- **Goal**: Below is the data. Give it again, complete and exact.
# # # # # # #
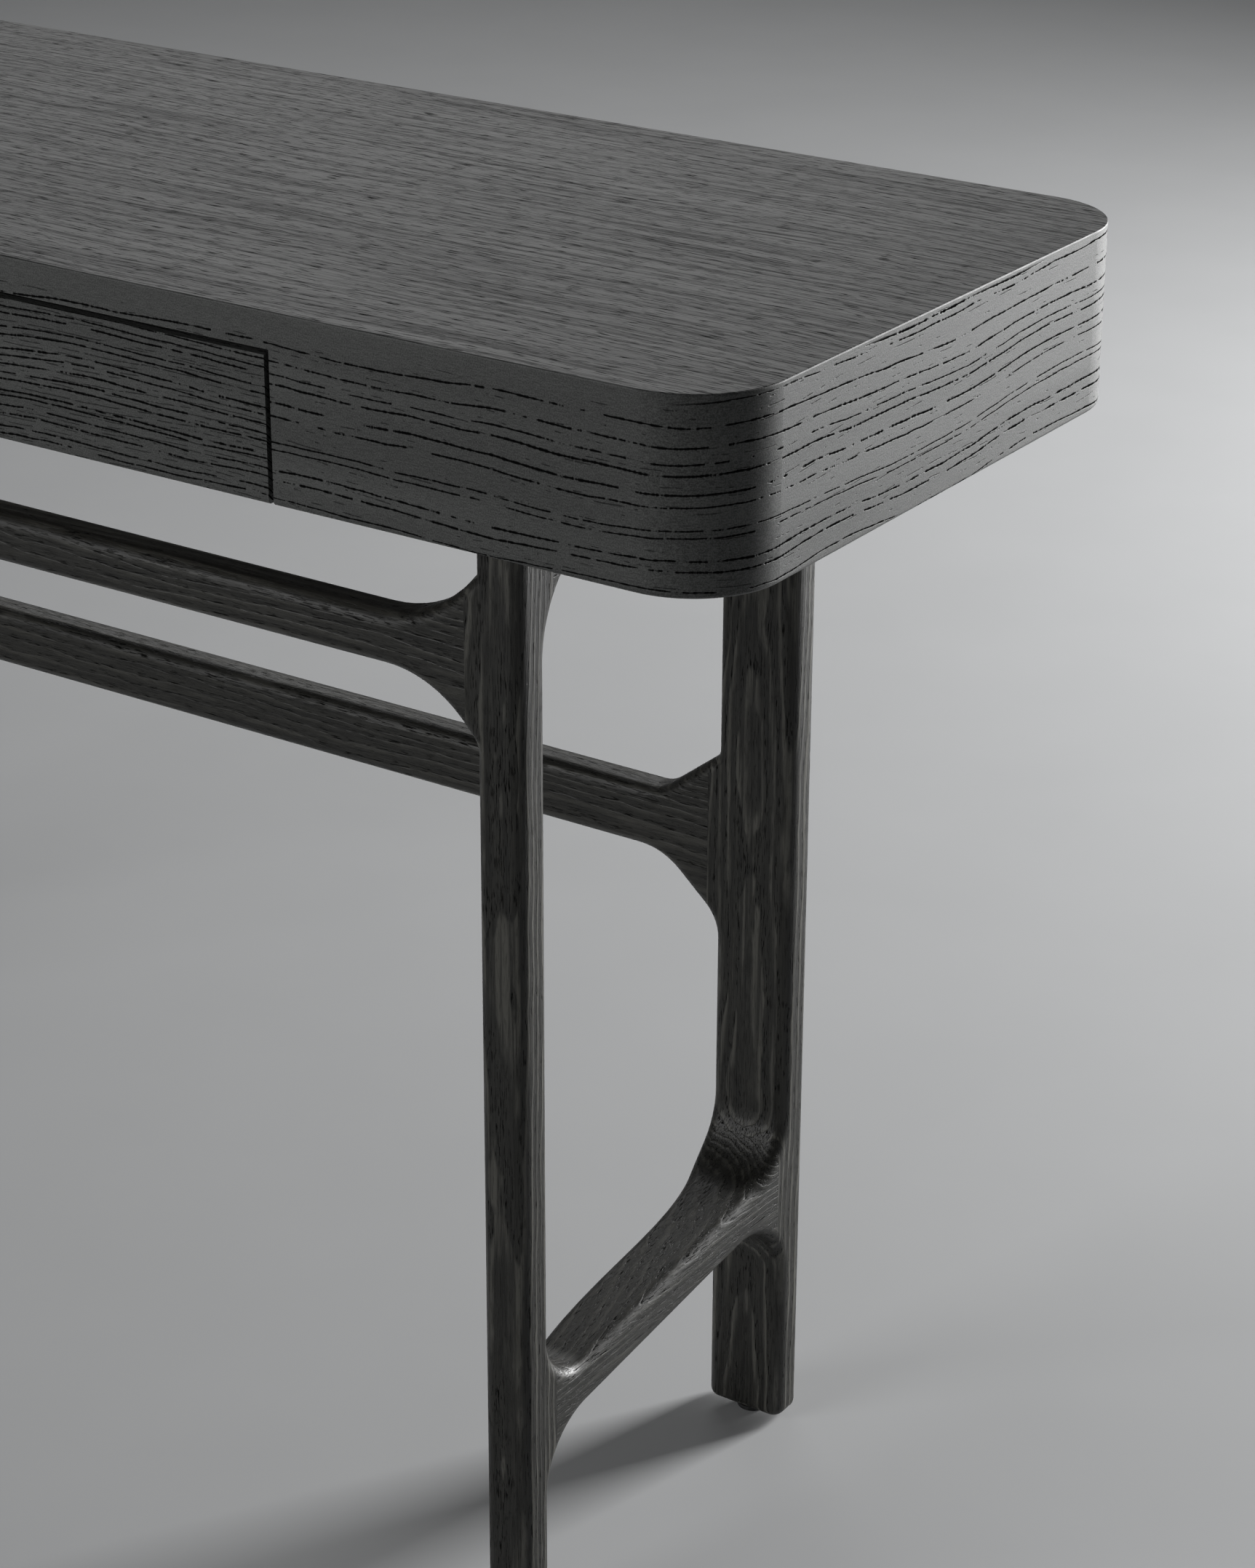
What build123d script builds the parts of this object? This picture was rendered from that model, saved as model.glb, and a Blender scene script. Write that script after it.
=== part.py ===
"""Console table: a slim rounded case with two drawers on an open frame of flared legs and rails.

The frame is +X along the length, -Y to the front, +Z up, with the origin on the floor under the middle.
Every piece is written as its own STEP file, in millimetres.
"""

from build123d import *
from collections import namedtuple
import math
import os

# ---- Overall size ----
LENGTH = 1400.0
DEPTH = 400.0
HEIGHT = 760.0
CASE_HEIGHT = 97.5
CORNER_RADIUS = 48.0
CASE_BOTTOM = HEIGHT - CASE_HEIGHT

# ---- Case boards ----
WALL = 18.0  # top, aprons and ends
TOP_ARRIS = 1.0
BOTTOM_ARRIS = 2.0
INNER_TOP = HEIGHT - WALL
FLOOR_BOARD = 9.0  # bottom panel of the case
INNER_FLOOR = CASE_BOTTOM + FLOOR_BOARD
DIVIDER = 16.0
MARGIN = 1.0  # how far a cutting shape reaches past what it cuts

# ---- Drawers ----
DRAWER_ZONE = 442.0  # half the width that the two drawers share
SHADOW_GAP = 3.0
LIPPING_HEIGHT = 19.0  # strip of apron over the drawers
FRONT_THICKNESS = 17.0
FRONT_TOP = HEIGHT - LIPPING_HEIGHT - SHADOW_GAP
FRONT_BACK_Y = -DEPTH / 2 + FRONT_THICKNESS
DIVIDER_OVERLAP = 12.0  # how far a divider stands in behind a drawer front
SIDE_THICKNESS = 14.0
SIDE_BOTTOM = INNER_FLOOR + 4.0
SIDE_TOP = SIDE_BOTTOM + 52.0
DRAWER_BACK_Y = 150.0
BACK_THICKNESS = 12.0
PANEL_THICKNESS = 6.0  # drawer bottom
PANEL_LIFT = 6.0  # drawer bottom above the lower edge of the sides
GROOVE_DEPTH = 6.0
FINGER_REBATE = (9.0, 16.0)  # depth and height of the grip behind a drawer front
FINGER_HALF = 150.0  # half the length of the grip
FINGER_RADIUS = 7.0
FINGER_SPACE = 30.0  # setback of the bottom panel behind the drawer fronts
RUNNER_HEIGHT = 12.0
RUNNER_PROUD = 10.4  # from the divider into the groove of the drawer side
RUNNER_MIDDLE = SIDE_BOTTOM + 30.0
RUNNER_PLAY = 0.5
RUNNER_START = 8.0  # behind the aprons' inner face
RUNNER_SHORT = 4.0  # short of the drawer's back
SLOT_START = 3.0  # a groove in a drawer side starts this far before its runner
SIDE_PLAY = 3.0  # between a divider and a drawer side
STOP = (24.0, 12.0, 20.0)  # width, depth and height of the block behind a drawer
STOP_INSET = 40.0  # from a divider to the middle of a stop
STOP_PLAY = 0.5

# ---- Legs ----
LEG_OUTER_X = LENGTH / 2 - 153.5
LEG_INSET = 57.5  # from the front and the back of the case
LEG_DEPTH = 24.0
FRONT_LEG_WIDTH = 29.0
BACK_LEG_WIDTH = 51.0
EDGE_RADIUS = 7.5
FOOT_RADIUS = 6.0
GLIDE_HEIGHT = 3.0
STUB = 5.0  # a leg carries this much of each flare; the rest belongs to the rail
LEG_OUTER_Y = DEPTH / 2 - LEG_INSET
LEG_INNER_Y = LEG_OUTER_Y - LEG_DEPTH
SEAM_Y = LEG_INNER_Y - STUB

# ---- Long rails; each widens into the legs by a ramp that is rounded at both ends ----
Flare = namedtuple("Flare", "reach slope rail_radius leg_radius")
LongRail = namedtuple("LongRail", "bottom top lower upper")
FRONT_RAIL = LongRail(
    bottom=CASE_BOTTOM - 98.7,
    top=CASE_BOTTOM - 69.8,
    lower=Flare(27.5, 48.0, 66.0, 10.5),
    upper=Flare(27.5, 49.0, 78.0, 2.0),
)
BACK_RAIL = LongRail(
    bottom=CASE_BOTTOM - 302.5,
    top=CASE_BOTTOM - 264.1,
    lower=Flare(38.0, 42.0, 41.0, 26.0),
    upper=Flare(39.5, 38.0, 22.0, 8.0),
)

# ---- Side rails ----
LOWER_RAIL_HEIGHT = 28.0
LOWER_RAIL_FRONT_Z = CASE_BOTTOM - 528.0  # middle of the rail where it meets the front leg
LOWER_RAIL_BACK_Z = CASE_BOTTOM - 496.5
LOWER_RAIL_FLARE = 40.0
LOWER_RAIL_FRONT_TOP_FLARE = 32.0
LOWER_RAIL_WIDTHS = ((-90.0, 32.3), (0.0, 38.5), (80.0, 44.5))  # y and width between the legs
UPPER_RAIL_HEIGHT = 25.0
UPPER_RAIL_FLARE = 60.0
FLARE_MARGIN = 12.0  # leg kept past the end of a flare while the shape is rounded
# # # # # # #
- **Written solution**:
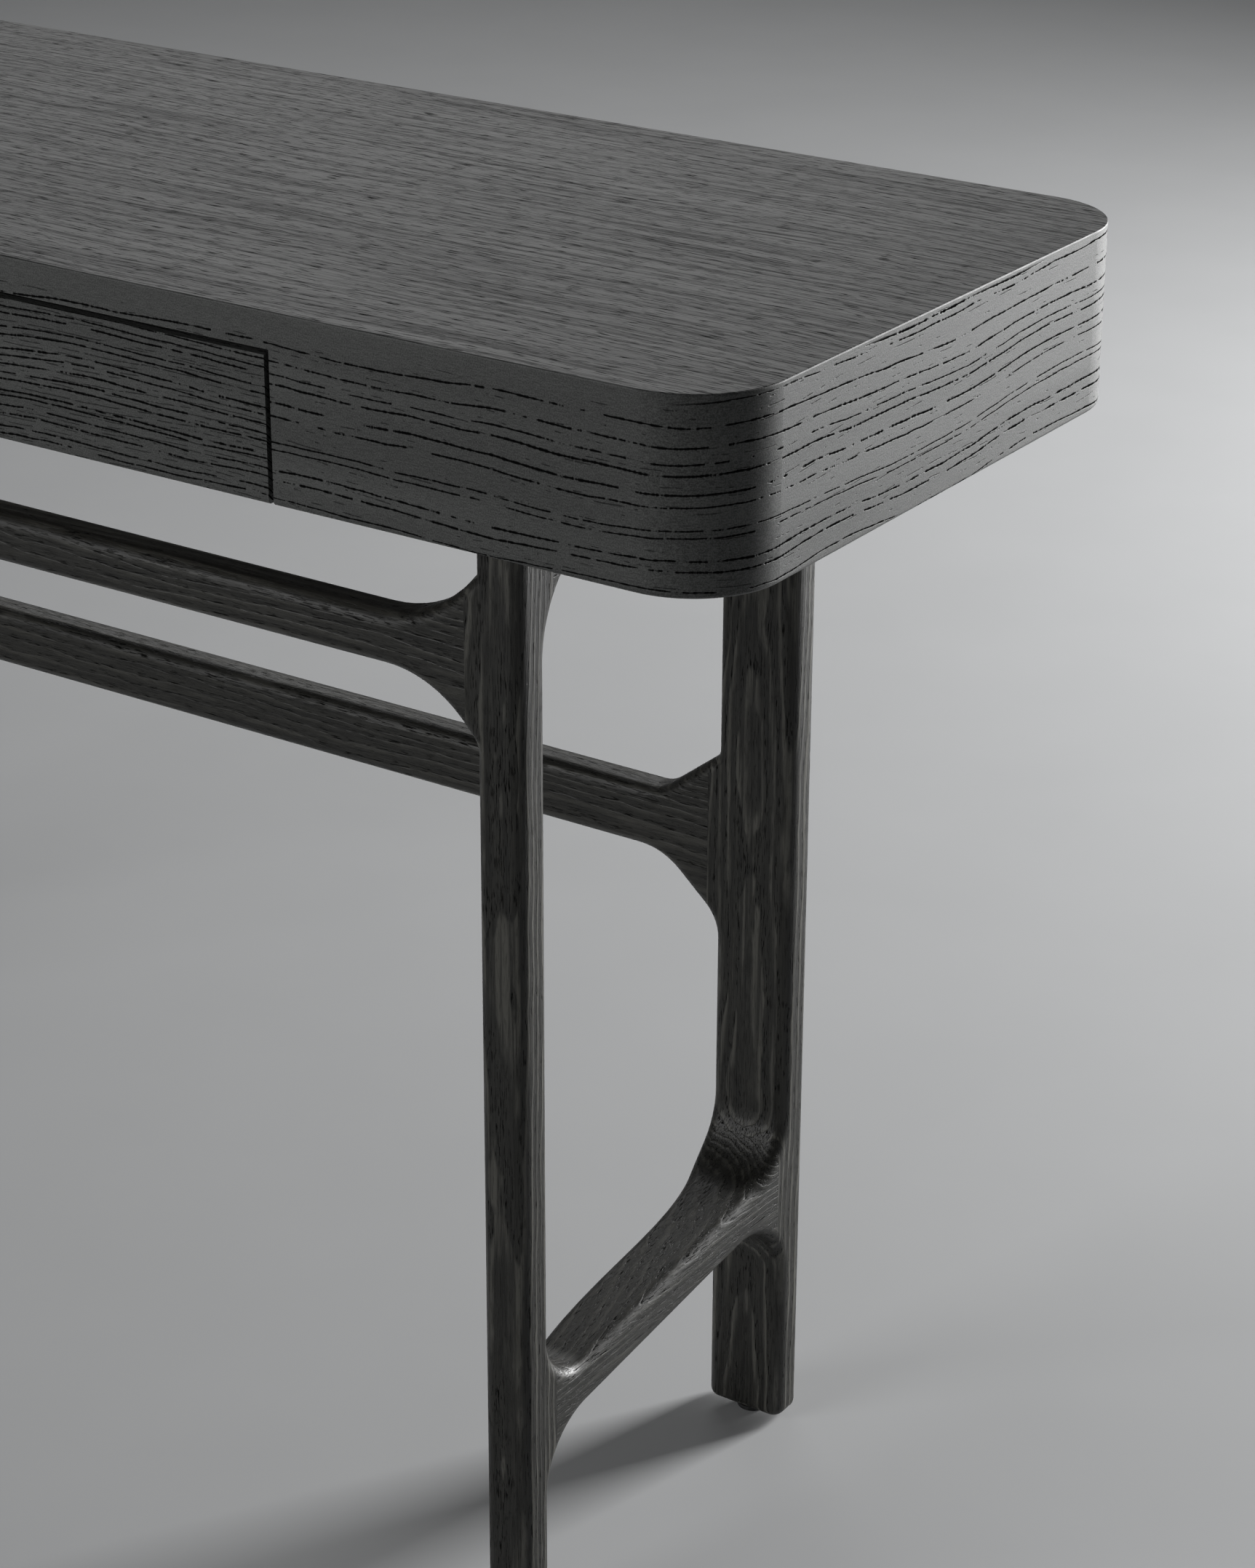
What build123d script builds the parts of this object? This picture was rendered from that model, saved as model.glb, and a Blender scene script. Write that script after it.
=== part.py ===
"""Console table: a slim rounded case with two drawers on an open frame of flared legs and rails.

The frame is +X along the length, -Y to the front, +Z up, with the origin on the floor under the middle.
Every piece is written as its own STEP file, in millimetres.
"""

from build123d import *
from collections import namedtuple
import math
import os

# ---- Overall size ----
LENGTH = 1400.0
DEPTH = 400.0
HEIGHT = 760.0
CASE_HEIGHT = 97.5
CORNER_RADIUS = 48.0
CASE_BOTTOM = HEIGHT - CASE_HEIGHT

# ---- Case boards ----
WALL = 18.0  # top, aprons and ends
TOP_ARRIS = 1.0
BOTTOM_ARRIS = 2.0
INNER_TOP = HEIGHT - WALL
FLOOR_BOARD = 9.0  # bottom panel of the case
INNER_FLOOR = CASE_BOTTOM + FLOOR_BOARD
DIVIDER = 16.0
MARGIN = 1.0  # how far a cutting shape reaches past what it cuts

# ---- Drawers ----
DRAWER_ZONE = 442.0  # half the width that the two drawers share
SHADOW_GAP = 3.0
LIPPING_HEIGHT = 19.0  # strip of apron over the drawers
FRONT_THICKNESS = 17.0
FRONT_TOP = HEIGHT - LIPPING_HEIGHT - SHADOW_GAP
FRONT_BACK_Y = -DEPTH / 2 + FRONT_THICKNESS
DIVIDER_OVERLAP = 12.0  # how far a divider stands in behind a drawer front
SIDE_THICKNESS = 14.0
SIDE_BOTTOM = INNER_FLOOR + 4.0
SIDE_TOP = SIDE_BOTTOM + 52.0
DRAWER_BACK_Y = 150.0
BACK_THICKNESS = 12.0
PANEL_THICKNESS = 6.0  # drawer bottom
PANEL_LIFT = 6.0  # drawer bottom above the lower edge of the sides
GROOVE_DEPTH = 6.0
FINGER_REBATE = (9.0, 16.0)  # depth and height of the grip behind a drawer front
FINGER_HALF = 150.0  # half the length of the grip
FINGER_RADIUS = 7.0
FINGER_SPACE = 30.0  # setback of the bottom panel behind the drawer fronts
RUNNER_HEIGHT = 12.0
RUNNER_PROUD = 10.4  # from the divider into the groove of the drawer side
RUNNER_MIDDLE = SIDE_BOTTOM + 30.0
RUNNER_PLAY = 0.5
RUNNER_START = 8.0  # behind the aprons' inner face
RUNNER_SHORT = 4.0  # short of the drawer's back
SLOT_START = 3.0  # a groove in a drawer side starts this far before its runner
SIDE_PLAY = 3.0  # between a divider and a drawer side
STOP = (24.0, 12.0, 20.0)  # width, depth and height of the block behind a drawer
STOP_INSET = 40.0  # from a divider to the middle of a stop
STOP_PLAY = 0.5

# ---- Legs ----
LEG_OUTER_X = LENGTH / 2 - 153.5
LEG_INSET = 57.5  # from the front and the back of the case
LEG_DEPTH = 24.0
FRONT_LEG_WIDTH = 29.0
BACK_LEG_WIDTH = 51.0
EDGE_RADIUS = 7.5
FOOT_RADIUS = 6.0
GLIDE_HEIGHT = 3.0
STUB = 5.0  # a leg carries this much of each flare; the rest belongs to the rail
LEG_OUTER_Y = DEPTH / 2 - LEG_INSET
LEG_INNER_Y = LEG_OUTER_Y - LEG_DEPTH
SEAM_Y = LEG_INNER_Y - STUB

# ---- Long rails; each widens into the legs by a ramp that is rounded at both ends ----
Flare = namedtuple("Flare", "reach slope rail_radius leg_radius")
LongRail = namedtuple("LongRail", "bottom top lower upper")
FRONT_RAIL = LongRail(
    bottom=CASE_BOTTOM - 98.7,
    top=CASE_BOTTOM - 69.8,
    lower=Flare(27.5, 48.0, 66.0, 10.5),
    upper=Flare(27.5, 49.0, 78.0, 2.0),
)
BACK_RAIL = LongRail(
    bottom=CASE_BOTTOM - 302.5,
    top=CASE_BOTTOM - 264.1,
    lower=Flare(38.0, 42.0, 41.0, 26.0),
    upper=Flare(39.5, 38.0, 22.0, 8.0),
)

# ---- Side rails ----
LOWER_RAIL_HEIGHT = 28.0
LOWER_RAIL_FRONT_Z = CASE_BOTTOM - 528.0  # middle of the rail where it meets the front leg
LOWER_RAIL_BACK_Z = CASE_BOTTOM - 496.5
LOWER_RAIL_FLARE = 40.0
LOWER_RAIL_FRONT_TOP_FLARE = 32.0
LOWER_RAIL_WIDTHS = ((-90.0, 32.3), (0.0, 38.5), (80.0, 44.5))  # y and width between the legs
UPPER_RAIL_HEIGHT = 25.0
UPPER_RAIL_FLARE = 60.0
FLARE_MARGIN = 12.0  # leg kept past the end of a flare while the shape is rounded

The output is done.